Work to be completed: For the listing that follows, give again exactly the lines from the one with "Model this object" to the one with "foot_corner_r = 7.5; // [2:0.5:9]", including both.

[start]

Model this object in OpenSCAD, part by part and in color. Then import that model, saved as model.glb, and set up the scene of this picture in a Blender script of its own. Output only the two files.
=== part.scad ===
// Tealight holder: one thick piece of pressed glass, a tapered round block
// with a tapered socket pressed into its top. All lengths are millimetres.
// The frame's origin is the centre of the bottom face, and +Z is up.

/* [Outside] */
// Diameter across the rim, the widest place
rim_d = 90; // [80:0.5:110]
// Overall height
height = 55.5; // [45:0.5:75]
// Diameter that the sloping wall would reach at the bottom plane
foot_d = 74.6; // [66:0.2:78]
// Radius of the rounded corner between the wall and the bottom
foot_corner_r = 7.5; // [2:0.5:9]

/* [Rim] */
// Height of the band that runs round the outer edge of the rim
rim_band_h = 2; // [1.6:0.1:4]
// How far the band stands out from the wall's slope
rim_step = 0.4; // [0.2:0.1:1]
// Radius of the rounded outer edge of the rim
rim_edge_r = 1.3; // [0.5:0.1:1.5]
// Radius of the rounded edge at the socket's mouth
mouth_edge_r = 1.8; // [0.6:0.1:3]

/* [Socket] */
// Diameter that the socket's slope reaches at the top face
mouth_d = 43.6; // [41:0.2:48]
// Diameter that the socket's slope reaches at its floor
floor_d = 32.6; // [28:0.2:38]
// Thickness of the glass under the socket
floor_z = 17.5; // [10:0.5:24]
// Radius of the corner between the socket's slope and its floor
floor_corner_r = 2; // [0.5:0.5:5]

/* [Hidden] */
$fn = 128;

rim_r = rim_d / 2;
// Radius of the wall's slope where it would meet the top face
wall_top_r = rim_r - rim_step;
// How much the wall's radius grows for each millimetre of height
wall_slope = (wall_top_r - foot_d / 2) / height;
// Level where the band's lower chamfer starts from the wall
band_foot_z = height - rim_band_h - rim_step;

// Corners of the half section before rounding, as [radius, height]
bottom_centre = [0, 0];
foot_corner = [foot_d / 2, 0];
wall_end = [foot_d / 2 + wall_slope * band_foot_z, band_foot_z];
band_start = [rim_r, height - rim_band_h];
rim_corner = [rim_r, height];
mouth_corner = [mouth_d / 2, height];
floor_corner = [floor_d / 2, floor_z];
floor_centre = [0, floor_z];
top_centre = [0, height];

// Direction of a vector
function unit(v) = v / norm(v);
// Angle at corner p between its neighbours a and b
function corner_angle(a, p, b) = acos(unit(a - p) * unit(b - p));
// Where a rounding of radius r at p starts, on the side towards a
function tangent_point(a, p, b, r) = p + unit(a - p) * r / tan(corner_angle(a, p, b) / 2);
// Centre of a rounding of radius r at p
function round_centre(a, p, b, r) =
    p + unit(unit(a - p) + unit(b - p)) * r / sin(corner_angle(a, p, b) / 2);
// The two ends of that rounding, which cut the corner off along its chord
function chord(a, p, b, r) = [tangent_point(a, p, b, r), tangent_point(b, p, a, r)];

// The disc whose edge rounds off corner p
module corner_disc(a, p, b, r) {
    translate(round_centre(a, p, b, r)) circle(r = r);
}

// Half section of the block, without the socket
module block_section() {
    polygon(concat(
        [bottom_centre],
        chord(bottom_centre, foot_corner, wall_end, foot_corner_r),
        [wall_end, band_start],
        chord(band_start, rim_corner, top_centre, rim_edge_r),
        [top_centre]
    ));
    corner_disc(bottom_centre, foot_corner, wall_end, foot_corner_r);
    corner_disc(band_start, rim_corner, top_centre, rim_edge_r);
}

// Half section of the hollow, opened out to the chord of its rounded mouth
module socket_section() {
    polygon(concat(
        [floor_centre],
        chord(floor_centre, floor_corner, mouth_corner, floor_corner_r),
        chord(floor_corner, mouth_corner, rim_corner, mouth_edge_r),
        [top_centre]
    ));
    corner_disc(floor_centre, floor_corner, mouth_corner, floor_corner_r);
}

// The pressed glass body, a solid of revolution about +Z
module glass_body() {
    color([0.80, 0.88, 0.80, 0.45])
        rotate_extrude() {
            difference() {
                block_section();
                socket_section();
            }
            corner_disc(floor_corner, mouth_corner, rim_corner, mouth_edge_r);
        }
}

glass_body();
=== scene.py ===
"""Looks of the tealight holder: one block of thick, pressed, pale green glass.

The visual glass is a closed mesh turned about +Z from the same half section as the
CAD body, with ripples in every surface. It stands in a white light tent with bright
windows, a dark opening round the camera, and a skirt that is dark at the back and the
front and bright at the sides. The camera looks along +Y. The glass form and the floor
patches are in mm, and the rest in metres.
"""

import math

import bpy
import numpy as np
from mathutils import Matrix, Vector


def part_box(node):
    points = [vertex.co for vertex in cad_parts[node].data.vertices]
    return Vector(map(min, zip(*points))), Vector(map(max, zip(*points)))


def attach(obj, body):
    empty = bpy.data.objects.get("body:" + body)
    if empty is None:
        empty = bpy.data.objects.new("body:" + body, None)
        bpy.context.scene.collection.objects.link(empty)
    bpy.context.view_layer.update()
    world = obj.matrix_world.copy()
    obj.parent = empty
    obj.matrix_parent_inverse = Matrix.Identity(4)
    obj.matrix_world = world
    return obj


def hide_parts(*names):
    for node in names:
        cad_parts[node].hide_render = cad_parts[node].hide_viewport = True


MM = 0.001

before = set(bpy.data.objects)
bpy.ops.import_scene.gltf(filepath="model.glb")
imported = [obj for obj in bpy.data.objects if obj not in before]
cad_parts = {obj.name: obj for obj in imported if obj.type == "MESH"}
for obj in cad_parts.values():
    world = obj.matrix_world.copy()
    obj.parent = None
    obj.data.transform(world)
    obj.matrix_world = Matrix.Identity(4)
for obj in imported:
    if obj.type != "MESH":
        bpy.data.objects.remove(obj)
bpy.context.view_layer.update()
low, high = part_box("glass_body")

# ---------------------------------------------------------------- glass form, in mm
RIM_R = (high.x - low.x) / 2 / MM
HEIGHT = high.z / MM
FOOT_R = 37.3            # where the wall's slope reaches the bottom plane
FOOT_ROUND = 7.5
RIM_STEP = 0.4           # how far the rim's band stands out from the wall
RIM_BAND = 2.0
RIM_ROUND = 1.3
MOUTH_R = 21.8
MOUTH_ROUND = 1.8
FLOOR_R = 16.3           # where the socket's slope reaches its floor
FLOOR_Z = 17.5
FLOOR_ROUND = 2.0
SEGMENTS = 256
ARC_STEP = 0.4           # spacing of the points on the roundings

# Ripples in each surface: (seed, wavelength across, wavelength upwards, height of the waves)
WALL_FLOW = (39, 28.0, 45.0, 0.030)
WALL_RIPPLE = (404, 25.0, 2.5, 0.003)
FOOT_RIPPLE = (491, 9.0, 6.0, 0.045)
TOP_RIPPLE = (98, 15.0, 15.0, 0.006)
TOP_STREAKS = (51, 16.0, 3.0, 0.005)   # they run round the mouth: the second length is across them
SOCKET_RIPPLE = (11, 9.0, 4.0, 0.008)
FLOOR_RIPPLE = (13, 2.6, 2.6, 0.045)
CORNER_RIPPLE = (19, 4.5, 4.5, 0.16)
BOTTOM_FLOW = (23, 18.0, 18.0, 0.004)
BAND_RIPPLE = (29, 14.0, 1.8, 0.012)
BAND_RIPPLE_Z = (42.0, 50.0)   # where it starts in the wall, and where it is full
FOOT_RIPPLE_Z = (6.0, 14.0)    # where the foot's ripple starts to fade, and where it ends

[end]
[start]

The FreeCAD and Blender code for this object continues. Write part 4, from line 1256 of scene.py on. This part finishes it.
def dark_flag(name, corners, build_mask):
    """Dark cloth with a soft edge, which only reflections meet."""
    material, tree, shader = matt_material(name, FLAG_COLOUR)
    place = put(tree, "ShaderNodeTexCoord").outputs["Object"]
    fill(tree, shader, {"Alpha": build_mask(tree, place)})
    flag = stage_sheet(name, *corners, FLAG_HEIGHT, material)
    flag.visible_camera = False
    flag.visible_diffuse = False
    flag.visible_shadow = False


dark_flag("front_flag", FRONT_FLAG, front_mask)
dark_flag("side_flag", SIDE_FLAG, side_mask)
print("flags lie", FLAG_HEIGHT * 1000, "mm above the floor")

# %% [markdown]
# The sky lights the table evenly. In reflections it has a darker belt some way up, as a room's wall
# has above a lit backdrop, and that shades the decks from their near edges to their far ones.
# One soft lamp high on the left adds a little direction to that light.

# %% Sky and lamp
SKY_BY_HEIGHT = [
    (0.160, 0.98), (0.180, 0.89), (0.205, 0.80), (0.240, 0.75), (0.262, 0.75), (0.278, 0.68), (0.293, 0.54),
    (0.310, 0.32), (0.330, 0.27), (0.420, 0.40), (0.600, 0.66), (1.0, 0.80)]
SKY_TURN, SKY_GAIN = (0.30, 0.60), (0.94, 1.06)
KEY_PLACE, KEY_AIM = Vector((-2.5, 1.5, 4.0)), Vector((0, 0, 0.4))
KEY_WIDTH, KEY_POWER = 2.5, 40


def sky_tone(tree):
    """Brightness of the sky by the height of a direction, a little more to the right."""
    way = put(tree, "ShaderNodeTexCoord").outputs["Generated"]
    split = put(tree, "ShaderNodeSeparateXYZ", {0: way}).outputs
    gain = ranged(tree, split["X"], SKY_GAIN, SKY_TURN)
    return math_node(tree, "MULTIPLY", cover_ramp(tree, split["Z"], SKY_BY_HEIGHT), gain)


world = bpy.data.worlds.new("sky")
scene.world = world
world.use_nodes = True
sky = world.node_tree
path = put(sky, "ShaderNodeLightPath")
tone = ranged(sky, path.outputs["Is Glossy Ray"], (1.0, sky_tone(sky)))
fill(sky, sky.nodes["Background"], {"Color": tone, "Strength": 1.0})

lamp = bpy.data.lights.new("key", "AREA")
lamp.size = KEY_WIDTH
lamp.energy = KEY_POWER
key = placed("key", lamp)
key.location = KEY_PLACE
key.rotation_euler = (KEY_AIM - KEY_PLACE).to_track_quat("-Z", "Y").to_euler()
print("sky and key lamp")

[end]

Solution for this task:
Model this object in OpenSCAD, part by part and in color. Then import that model, saved as model.glb, and set up the scene of this picture in a Blender script of its own. Output only the two files.
=== part.scad ===
// Tealight holder: one thick piece of pressed glass, a tapered round block
// with a tapered socket pressed into its top. All lengths are millimetres.
// The frame's origin is the centre of the bottom face, and +Z is up.

/* [Outside] */
// Diameter across the rim, the widest place
rim_d = 90; // [80:0.5:110]
// Overall height
height = 55.5; // [45:0.5:75]
// Diameter that the sloping wall would reach at the bottom plane
foot_d = 74.6; // [66:0.2:78]
// Radius of the rounded corner between the wall and the bottom
foot_corner_r = 7.5; // [2:0.5:9]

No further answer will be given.